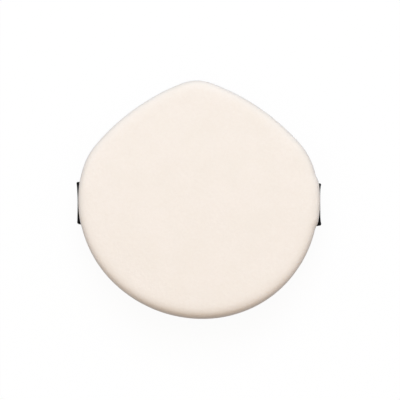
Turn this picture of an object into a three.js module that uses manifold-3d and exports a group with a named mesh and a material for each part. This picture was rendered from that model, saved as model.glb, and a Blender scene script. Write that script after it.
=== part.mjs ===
// A cushion-compact makeup puff: a foam core in a velvety face skin, closed by a flat back,
// with a ribbon finger strap whose ends are trapped in the glue layer of the seam.
//
// Millimetres, +Z up. The puff lies face up on its strap: +Y points to the tip, X runs along the
// strap, and the origin is on the resting surface under the middle of the puff.

import * as THREE from "three";
import { mergeVertices } from "three/addons/utils/BufferGeometryUtils.js";
import Module from "manifold-3d";

const wasm = await Module();
wasm.setup();

// Plan outline of the pad, as seen on its face: four arcs a side, each tangent to the next.
const padWidth = 57;
const padLength = 56.7;
const tipRadius = 9.9;
const flankRadius = 51.3;
const shoulderRadius = 16.6;
// Where the shoulder arc runs into the round body, as the turn of the outline's normal from the tip.
const shoulderTurn = THREE.MathUtils.degToRad(78);

// Steps around each arc of one side.
const tipSteps = 3;
const flankSteps = 7;
const shoulderSteps = 5;
const bodySteps = 17;

// Thickness of each layer, from the back to the face.
const backThickness = 1.1;
const ribbonThickness = 0.4;
const coreThickness = 5.4;
const filmThickness = 0.15;
const skinThickness = 1.2;

// Section of the pad's edge. Reaches are measured in from the widest outline.
const widestHeight = 3.6; // above the back face
const edgeReach = 5; // to where the roll of the edge meets the face
const edgeFullness = 4; // of the roll: 2 is an ellipse, and more is squarer
const seamReach = 0.1; // to the seam, so the sides draw in below the widest outline
const seamDepth = 0.25; // of the glue line behind the lips of the seam
const backRollReach = 1;
const backRollHeight = 0.8;
const layerClearance = 0.3; // between the side walls of nested layers

// The face and the layers under it swell by the rise of the crown in the middle.
const crownRise = 0.4;
const crownShares = [0.85, 0.65, 0.45]; // of the way out to the roll of the edge
const rollSteps = 6;
const hiddenRollSteps = 2;

// Finger strap of woven ribbon. Its ends run into the seam, and it stands off the back for a finger.
const ribbonWidth = 10;
const fingerGap = 6;
const tabLength = 7; // hidden in the seam at each end
const foldInnerRadius = 0.15;
const restLength = 28; // flat stretch that the puff lies on
const strapOffset = -0.6; // from the middle of the pad towards its round end
const pocketClearance = 0.3; // between the glue layer and each end of the ribbon
const cutOverrun = 1;
const foldSteps = 6;
const dropSteps = 16;

// Heights of the faces of the layers above the resting surface.
const backBottom = ribbonThickness + fingerGap;
const backTop = backBottom + backThickness;
const seamTop = backTop + ribbonThickness;
const coreTop = seamTop + coreThickness;
const filmTop = coreTop + filmThickness;
const faceTop = filmTop + skinThickness;
const widestTop = backBottom + widestHeight;

const quarterTurn = Math.PI / 2;

const outline = outlineArcs();
const puff = new THREE.Group();
puff.add(
  backCover(),
  backBond(),
  foamCore(),
  barrierFilm(),
  faceSkin(),
  fingerStrap(),
);

// The direction that the outline faces once its normal has turned from the tip, clockwise.
function facing(turn) {
  return new THREE.Vector2(Math.sin(turn), Math.cos(turn));
}

function turnTowards(from, to) {
  return Math.atan2(to.x - from.x, to.y - from.y);
}

// The right side of the outline as arcs from the tip to the round end. The flank's circle holds the
// tip's and the shoulder's inside it, so its centre is as far from theirs as their radii differ.
function outlineArcs() {
  const bodyRadius = padWidth / 2;
  const tip = new THREE.Vector2(0, padLength / 2 - tipRadius);
  const body = new THREE.Vector2(0, bodyRadius - padLength / 2);
  const shoulder = body
    .clone()
    .addScaledVector(facing(shoulderTurn), bodyRadius - shoulderRadius);

  const fromTip = flankRadius - tipRadius;
  const fromShoulder = flankRadius - shoulderRadius;
  const line = shoulder.clone().sub(tip);
  const span = line.length();
  const along = (fromTip ** 2 - fromShoulder ** 2 + span ** 2) / (2 * span);
  const aside = Math.sqrt(fromTip ** 2 - along ** 2);
  line.normalize();
  const flank = tip
    .clone()
    .addScaledVector(line, along)
    .addScaledVector(new THREE.Vector2(line.y, -line.x), aside);

  const tipTurn = turnTowards(flank, tip);
  const flankTurn = turnTowards(flank, shoulder);
  return [
    { centre: tip, radius: tipRadius, from: 0, to: tipTurn, steps: tipSteps },
    { centre: flank, radius: flankRadius, from: tipTurn, to: flankTurn, steps: flankSteps },
    { centre: shoulder, radius: shoulderRadius, from: flankTurn, to: shoulderTurn, steps: shoulderSteps },
    { centre: body, radius: bodyRadius, from: shoulderTurn, to: Math.PI, steps: bodySteps },
  ];
}

// The whole outline moved in by a reach, clockwise from the tip. An inset of a chain of tangent arcs
// is the same chain with smaller radii, so every ring has its points side by side with the next.
function ring(reach, z) {
  const right = outline.flatMap(({ centre, radius, from, to, steps }) =>
    Array.from({ length: steps }, (_, i) => {
      const normal = facing(THREE.MathUtils.lerp(from, to, i / steps));
      return centre.clone().addScaledVector(normal, radius - reach);
    }),
  );
  const left = right.slice(1).reverse();
  const body = outline.at(-1);
  const points = [
    ...right,
    new THREE.Vector2(0, body.centre.y - body.radius + reach),
    ...left.map(({ x, y }) => new THREE.Vector2(-x, y)),
  ];
  return points.map(({ x, y }) => new THREE.Vector3(x, y, z));
}

// Rings over a quarter of a superellipse in section, an ellipse at a fullness of 2. They start
// upright and end level.
function rollIn(reach, z, endReach, endZ, steps, fullness = 2) {
  return Array.from({ length: steps + 1 }, (_, i) => {
    const angle = (quarterTurn * i) / steps;
    const across = Math.max(0, Math.cos(angle)) ** (2 / fullness);
    const up = Math.sin(angle) ** (2 / fullness);
    return ring(
      THREE.MathUtils.lerp(reach, endReach, 1 - across),
      THREE.MathUtils.lerp(z, endZ, up),
    );
  });
}

// A quarter of an ellipse the other way round: from level to upright.
function rollOut(reach, z, endReach, endZ, steps) {
  return rollIn(endReach, endZ, reach, z, steps).reverse();
}

// Rings of the low crown inside the roll of the edge, up to its level middle.
function crownRings(z) {
  const innermost = Math.min(...crownShares);
  return crownShares.map((share) => {
    const rise = (crownRise * (1 - share ** 2)) / (1 - innermost ** 2);
    return ring(edgeReach, z + rise).map(
      (point) => new THREE.Vector3(point.x * share, point.y * share, point.z),
    );
  });
}

// Rings of a hidden layer's dome: upright from the glue, over the roll of the edge and the crown.
function domeRings(reach, top) {
  return [
    ring(reach, seamTop),
    ...rollIn(reach, widestTop, edgeReach, top, hiddenRollSteps, edgeFullness),
    ...crownRings(top),
  ];
}

// A closed surface through rings, with a level cap inside its first and its last. It faces out where
// the rings climb the outside of a layer, or go down its inside and then up its outside.
function loft(rings) {
  const count = rings[0].length;
  const last = rings.length - 1;
  const middle = (k) => new THREE.Vector3(0, 0, rings[k][0].z);
  const points = [middle(0), ...rings.flat(), middle(last)];
  const at = (k, j) => 1 + k * count + (j % count);
  const index = [];
  for (let j = 0; j < count; j += 1) {
    index.push(0, at(0, j), at(0, j + 1));
    for (let k = 1; k <= last; k += 1) {
      index.push(at(k - 1, j), at(k, j), at(k - 1, j + 1));
      index.push(at(k - 1, j + 1), at(k, j), at(k, j + 1));
    }
    index.push(points.length - 1, at(last, j + 1), at(last, j));
  }
  return new THREE.BufferGeometry().setFromPoints(points).setIndex(index);
}

function mesh(name, geometry, colour, roughness) {
  const material = new THREE.MeshStandardMaterial({ color: colour, roughness, metalness: 0 });
  const made = new THREE.Mesh(geometry, material);
  made.name = name;
  geometry.computeVertexNormals();
  return made;
}

// The flat back, rolled up at its rim to the seam.
function backCover() {
  const rim = backBottom + backRollHeight;
  const rings = [
    ...rollOut(seamReach + backRollReach, backBottom, seamReach, rim, hiddenRollSteps),
    ring(seamReach, backTop),
  ];
  return mesh("back_cover", loft(rings), "#f1e9dc", 0.85);
}

// The glue that closes the seam. It is as thick as the ribbon, whose two ends lie in its pockets.
function backBond() {
  const reach = seamReach + seamDepth;
  const sheet = solidOf(loft([ring(reach, backTop), ring(reach, seamTop)]));
  const inner = seamHalfWidth() - tabLength - pocketClearance;
  const outer = seamHalfWidth() + cutOverrun;
  const cutter = new THREE.BoxGeometry(
    outer - inner,
    ribbonWidth + 2 * pocketClearance,
    ribbonThickness + 2 * cutOverrun,
  );
  const pockets = [-1, 1].map((side) => {
    const middle = (side * (inner + outer)) / 2;
    return solidOf(cutter.clone().translate(middle, strapOffset, (backTop + seamTop) / 2));
  });
  const cut = pockets.reduce((left, pocket) => left.subtract(pocket), sheet);
  return mesh("back_bond", geometryOf(cut), "#e9dfca", 0.6);
}

// The soft sponge that fills the pad.
function foamCore() {
  return mesh("foam_core", loft(domeRings(coreReach(), coreTop)), "#fbf8f0", 1);
}

// The thin cap over the core that keeps the make-up out of it.
function barrierFilm() {
  const inside = domeRings(filmReach() + filmThickness, coreTop);
  const outside = domeRings(filmReach(), filmTop);
  return mesh("barrier_film", loft([...inside.reverse(), ...outside]), "#e6e9ea", 0.3);
}

// The velvety skin that takes up the make-up, turned down over the edge to the seam.
function faceSkin() {
  const inside = domeRings(skinInnerReach(), filmTop);
  const outside = [
    ...rollOut(seamReach, seamTop, 0, widestTop, hiddenRollSteps),
    ...rollIn(0, widestTop, edgeReach, faceTop, rollSteps, edgeFullness).slice(1),
    ...crownRings(faceTop),
  ];
  return mesh("face_skin", loft([...inside.reverse(), ...outside]), "#f8f0e4", 0.95);
}

// How far the side walls of the nested layers stand in from the widest outline.
function skinInnerReach() {
  return seamReach + skinThickness;
}

function filmReach() {
  return skinInnerReach() + layerClearance;
}

function coreReach() {
  return filmReach() + filmThickness + layerClearance;
}

// From the middle of the pad to the seam, along the strap.
function seamHalfWidth() {
  return padWidth / 2 - seamReach;
}

// Half of the strap's centre line, from its end in the seam to its flat stretch: each point with
// the way that the ribbon's outer face looks there.
function strapLine() {
  const foldRadius = foldInnerRadius + ribbonThickness / 2;
  const tabHeight = (backTop + seamTop) / 2;
  const foldBottom = tabHeight - foldRadius;
  const dropReach = seamHalfWidth() + foldRadius - restLength / 2;
  const dropHeight = foldBottom - ribbonThickness / 2;

  const tab = { at: new THREE.Vector2(seamHalfWidth() - tabLength, tabHeight), out: facing(0) };
  const fold = Array.from({ length: foldSteps + 1 }, (_, i) => {
    const out = facing((quarterTurn * i) / foldSteps);
    const at = new THREE.Vector2(seamHalfWidth(), foldBottom).addScaledVector(out, foldRadius);
    return { at, out };
  });
  const drop = Array.from({ length: dropSteps }, (_, i) => {
    const angle = (quarterTurn * (i + 1)) / dropSteps;
    const aside = Math.cos(angle);
    const down = Math.sin(angle);
    const at = new THREE.Vector2(restLength / 2 + dropReach * aside, foldBottom - dropHeight * down);
    const out = new THREE.Vector2(dropHeight * aside, -dropReach * down).normalize();
    return { at, out };
  });
  return [tab, ...fold, ...drop];
}

// The finger strap: one length of ribbon, drawn edge on and given its width along Y.
function fingerStrap() {
  const line = strapLine();
  const offset = (distance) => line.map(({ at, out }) => at.clone().addScaledVector(out, distance));
  const flipped = (points) => points.map(({ x, y }) => new THREE.Vector2(-x, y));
  const outer = offset(ribbonThickness / 2);
  const inner = offset(-ribbonThickness / 2);
  const section = [
    ...outer,
    ...flipped(outer).reverse(),
    ...flipped(inner),
    ...inner.reverse(),
  ];
  const geometry = new THREE.ExtrudeGeometry(new THREE.Shape(section), {
    depth: ribbonWidth,
    bevelEnabled: false,
  });
  geometry.rotateX(quarterTurn);
  geometry.translate(0, strapOffset + ribbonWidth / 2, 0);
  return mesh("finger_strap", geometry, "#161618", 0.45);
}

// A geometry as a solid for cutting, with its faces sharing their corners.
function solidOf(geometry) {
  const bare = geometry.clone();
  bare.deleteAttribute("normal");
  bare.deleteAttribute("uv");
  const merged = mergeVertices(bare);
  return new wasm.Manifold(
    new wasm.Mesh({
      numProp: 3,
      vertProperties: merged.attributes.position.array,
      triVerts: new Uint32Array(merged.index.array),
    }),
  );
}

function geometryOf(solid) {
  const { vertProperties, triVerts } = solid.getMesh();
  return new THREE.BufferGeometry()
    .setAttribute("position", new THREE.BufferAttribute(vertProperties, 3))
    .setIndex(new THREE.BufferAttribute(triVerts, 1));
}

export default puff;
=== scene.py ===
import math

import bpy
import numpy as np
from mathutils import Color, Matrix, Vector, kdtree, noise


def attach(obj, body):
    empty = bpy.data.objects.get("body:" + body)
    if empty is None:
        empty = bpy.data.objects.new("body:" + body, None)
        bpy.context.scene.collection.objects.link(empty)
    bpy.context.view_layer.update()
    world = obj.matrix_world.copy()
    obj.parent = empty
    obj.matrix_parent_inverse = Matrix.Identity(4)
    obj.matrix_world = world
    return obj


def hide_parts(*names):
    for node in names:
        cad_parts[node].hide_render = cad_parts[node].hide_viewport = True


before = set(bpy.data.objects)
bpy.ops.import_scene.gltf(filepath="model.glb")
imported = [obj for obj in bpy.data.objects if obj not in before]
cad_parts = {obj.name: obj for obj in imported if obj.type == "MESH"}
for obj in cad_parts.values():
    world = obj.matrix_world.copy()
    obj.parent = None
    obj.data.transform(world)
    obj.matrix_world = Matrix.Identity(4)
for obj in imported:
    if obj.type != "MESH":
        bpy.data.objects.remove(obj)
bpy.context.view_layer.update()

# Metres throughout. The puff lies face up on its strap: +Y to the tip, X along the strap.

# Plan outline of the pad: four arcs a side, each tangent to the next.
PAD_WIDTH = 0.057
PAD_LENGTH = 0.0567
TIP_RADIUS = 0.0099
FLANK_RADIUS = 0.0513
SHOULDER_RADIUS = 0.0166
SHOULDER_TURN = math.radians(78)

# Heights above the floor and reaches in from the widest outline, as in the solids.
RIBBON_THICKNESS = 0.0004
FINGER_GAP = 0.006
BACK_THICKNESS = 0.0011
CORE_THICKNESS = 0.0054
FILM_THICKNESS = 0.00015
SKIN_THICKNESS = 0.0012
BACK_BOTTOM = RIBBON_THICKNESS + FINGER_GAP
BACK_TOP = BACK_BOTTOM + BACK_THICKNESS
SEAM_TOP = BACK_TOP + RIBBON_THICKNESS
CORE_TOP = SEAM_TOP + CORE_THICKNESS
FILM_TOP = CORE_TOP + FILM_THICKNESS
FACE_TOP = FILM_TOP + SKIN_THICKNESS
WIDEST_HEIGHT = 0.0036
WIDEST_TOP = BACK_BOTTOM + WIDEST_HEIGHT
EDGE_REACH = 0.005
EDGE_FULLNESS = 4
SEAM_REACH = 0.0001
SIDE_CLEARANCE = 0.0003
BACK_ROLL_REACH = 0.001
BACK_ROLL_HEIGHT = 0.0008
CROWN_RISE = 0.0004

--

EXERCISE OBJECTIVE -
Exactly the lines from the line that has "sharing their corners." through the line that has "# Metres throughout." are to be repeated, both included, with nothing added.

REPLY -
// A geometry as a solid for cutting, with its faces sharing their corners.
function solidOf(geometry) {
  const bare = geometry.clone();
  bare.deleteAttribute("normal");
  bare.deleteAttribute("uv");
  const merged = mergeVertices(bare);
  return new wasm.Manifold(
    new wasm.Mesh({
      numProp: 3,
      vertProperties: merged.attributes.position.array,
      triVerts: new Uint32Array(merged.index.array),
    }),
  );
}

function geometryOf(solid) {
  const { vertProperties, triVerts } = solid.getMesh();
  return new THREE.BufferGeometry()
    .setAttribute("position", new THREE.BufferAttribute(vertProperties, 3))
    .setIndex(new THREE.BufferAttribute(triVerts, 1));
}

export default puff;
=== scene.py ===
import math

import bpy
import numpy as np
from mathutils import Color, Matrix, Vector, kdtree, noise


def attach(obj, body):
    empty = bpy.data.objects.get("body:" + body)
    if empty is None:
        empty = bpy.data.objects.new("body:" + body, None)
        bpy.context.scene.collection.objects.link(empty)
    bpy.context.view_layer.update()
    world = obj.matrix_world.copy()
    obj.parent = empty
    obj.matrix_parent_inverse = Matrix.Identity(4)
    obj.matrix_world = world
    return obj


def hide_parts(*names):
    for node in names:
        cad_parts[node].hide_render = cad_parts[node].hide_viewport = True


before = set(bpy.data.objects)
bpy.ops.import_scene.gltf(filepath="model.glb")
imported = [obj for obj in bpy.data.objects if obj not in before]
cad_parts = {obj.name: obj for obj in imported if obj.type == "MESH"}
for obj in cad_parts.values():
    world = obj.matrix_world.copy()
    obj.parent = None
    obj.data.transform(world)
    obj.matrix_world = Matrix.Identity(4)
for obj in imported:
    if obj.type != "MESH":
        bpy.data.objects.remove(obj)
bpy.context.view_layer.update()

# Metres throughout. The puff lies face up on its strap: +Y to the tip, X along the strap.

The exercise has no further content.